A credibilidade de um primeiro-ministro

Mais do que honrar um acordo, o que está em causa é o primeiro-ministro honrar a sua credibilidade ou perdê-la.

A credibilidade de uma pessoa depende da sua palavra de honra e da sua capacidade de honrar os seus compromissos. Um princípio que é válido quando falamos de política e de políticos.

Perante o aparente imbróglio criado pelo choque de interesses entre os parceiros do Governo na concertação social e os parceiros do mesmo executivo na maioria parlamentar de esquerda, António Costa prometeu honrar o acordo da concertação, sem – subentende-se – pôr em causa os compromissos com os partidos que lhe asseguram a base de apoio no hemiciclo de São Bento. Mais do que honrar um acordo, o que está em causa é o primeiro-ministro honrar a sua credibilidade ou perdê-la.

É certo que o acordo de concertação social, baseado no cumprimento da promessa de António Costa de aumentar o salário mínimo nacional para 557 euros mensais, em troca de dar aos empregadores o benefício da isenção fiscal de 1,25% da taxa social única (TSU), é um malabarismo político. E que este malabarismo político pode até ter um resultado perverso.

Por um lado, dignifica o valor do trabalho, ao aumentar o patamar legal mínimo de salários em Portugal. Por outro lado, retira parcialmente aos “patrões” a responsabilidade e os custos de suportarem esse aumento salarial. Na prática, em nada altera o modelo de baixos salários tradicional em Portugal. Mais, esta solução apenas delapida o financiamento da Segurança Social ou transfere a responsabilidade sobre os valores da isenção da TSU para o Estado, ou seja, para os contribuintes.

É certo que o BE e o PCP têm toda a legitimidade para estar contra a medida, até porque sempre o estiveram. E têm todo o direito de avocar o diploma ao Parlamento para aí tentarem a sua revogação. Mesmo o argumento de que assim podem estar a pôr em causa os acordos de maioria governativa não colhe, já que a descida da TSU não fez parte dos entendimentos assinados por estes partidos. Apenas o PEV incluiu no seu acordo com o Governo a exigência de que não houvesse recurso à baixa da TSU.

É igualmente certo que Pedro Passos Coelho tem direito de defender que o PSD não está obrigado a dar a mão ao Governo neste assunto e a ser ele a salvar a concertação social, quando o Governo tem parceiros de maioria que o sustentam no Parlamento. Não faz sentido governar com base num programa político em que a orientação é coordenada com o BE, o PCP e o PEV, e depois vir pedir apoio ao PSD para garantir um acordo de concertação social.

Passos Coelho tem mesmo direito a assumir que em nada, nem em nenhuma medida estará ao lado do Governo e que prefere fazer oposição sistemática, esperar que o Governo venha a patinar na eventual falência da sua estratégia de governação.

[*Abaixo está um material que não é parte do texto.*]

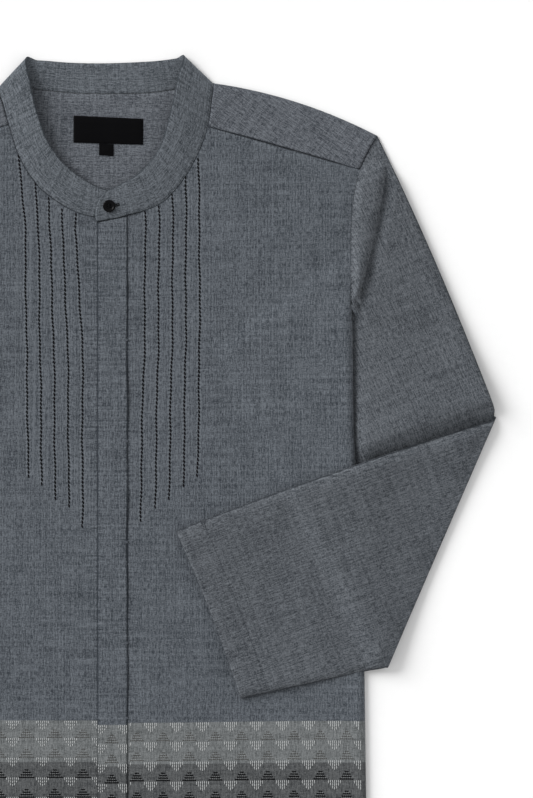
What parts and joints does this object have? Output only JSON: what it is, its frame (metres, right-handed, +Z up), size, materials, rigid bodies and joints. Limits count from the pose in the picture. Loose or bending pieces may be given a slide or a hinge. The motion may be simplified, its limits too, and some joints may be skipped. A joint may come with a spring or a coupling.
{
  "type": "koko shirt",
  "caption": "Long-sleeved shirt with a stand collar and covered placket, laid flat front up, one forearm turned back over the body.",
  "frame": {"origin": "underside of the back panel on the shirt's centre line, halfway down the body, on the surface the shirt lies on", "axes": "+X towards the wearer's left side, +Y towards the collar, +Z up from the surface, out of the front"},
  "size_m": [0.8179, 0.7541, 0.0077],
  "materials": {
    "chambray": "matte blue-grey woven cotton",
    "button": "polished black",
    "label": "black satin-woven tape"
  },
  "bodies": {
    "root": {"back": "chambray", "yoke": "chambray", "front_left": "chambray", "front_right": "chambray", "placket": "chambray", "collar": "chambray", "sleeve_left": "chambray", "sleeve_right": "chambray", "collar_button": "button", "neck_label": "label", "size_tab": "label"}
  },
  "joints": []
}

E aguardar para ver se se concretiza a degradação dos indicadores económicos que considera que vai acontecer.

É certo também que o Presidente da República faça questão de ver honrado o acordo. Até porque se ele não se cumprir, se os patrões não receberem agora as isenções fiscais que lhes foram prometidas – seja na TSU seja sobre outra forma –, a concertação social ficará minada na sua confiança e será inviável supor que possam ser discutidos nos próximos tempos pontos negociais mais profundos e estabelecido diálogo proveitoso sobre a situação laboral em Portugal.

Tudo isto é política e faz parte da vida democrática. Mas neste puzzle que se montou em torno da TSU António Costa tem de saber encontrar a peça-chave que compõe e desvenda o quadro completo. E o quadro que António Costa precisa completar é o da sua credibilidade política. Não basta ser um habilidoso negociador e tirar do bolso soluções de última hora para surpreender o país, como foi o acordo de concertação social. Um bom negociador sabe que o seu sucesso vem da sua credibilidade e esta vive do cumprimento da palavra dada, ou seja, António Costa tem de honrar os acordos com os parceiros de maioria e, em simultâneo, honrar o acordo de concertação social.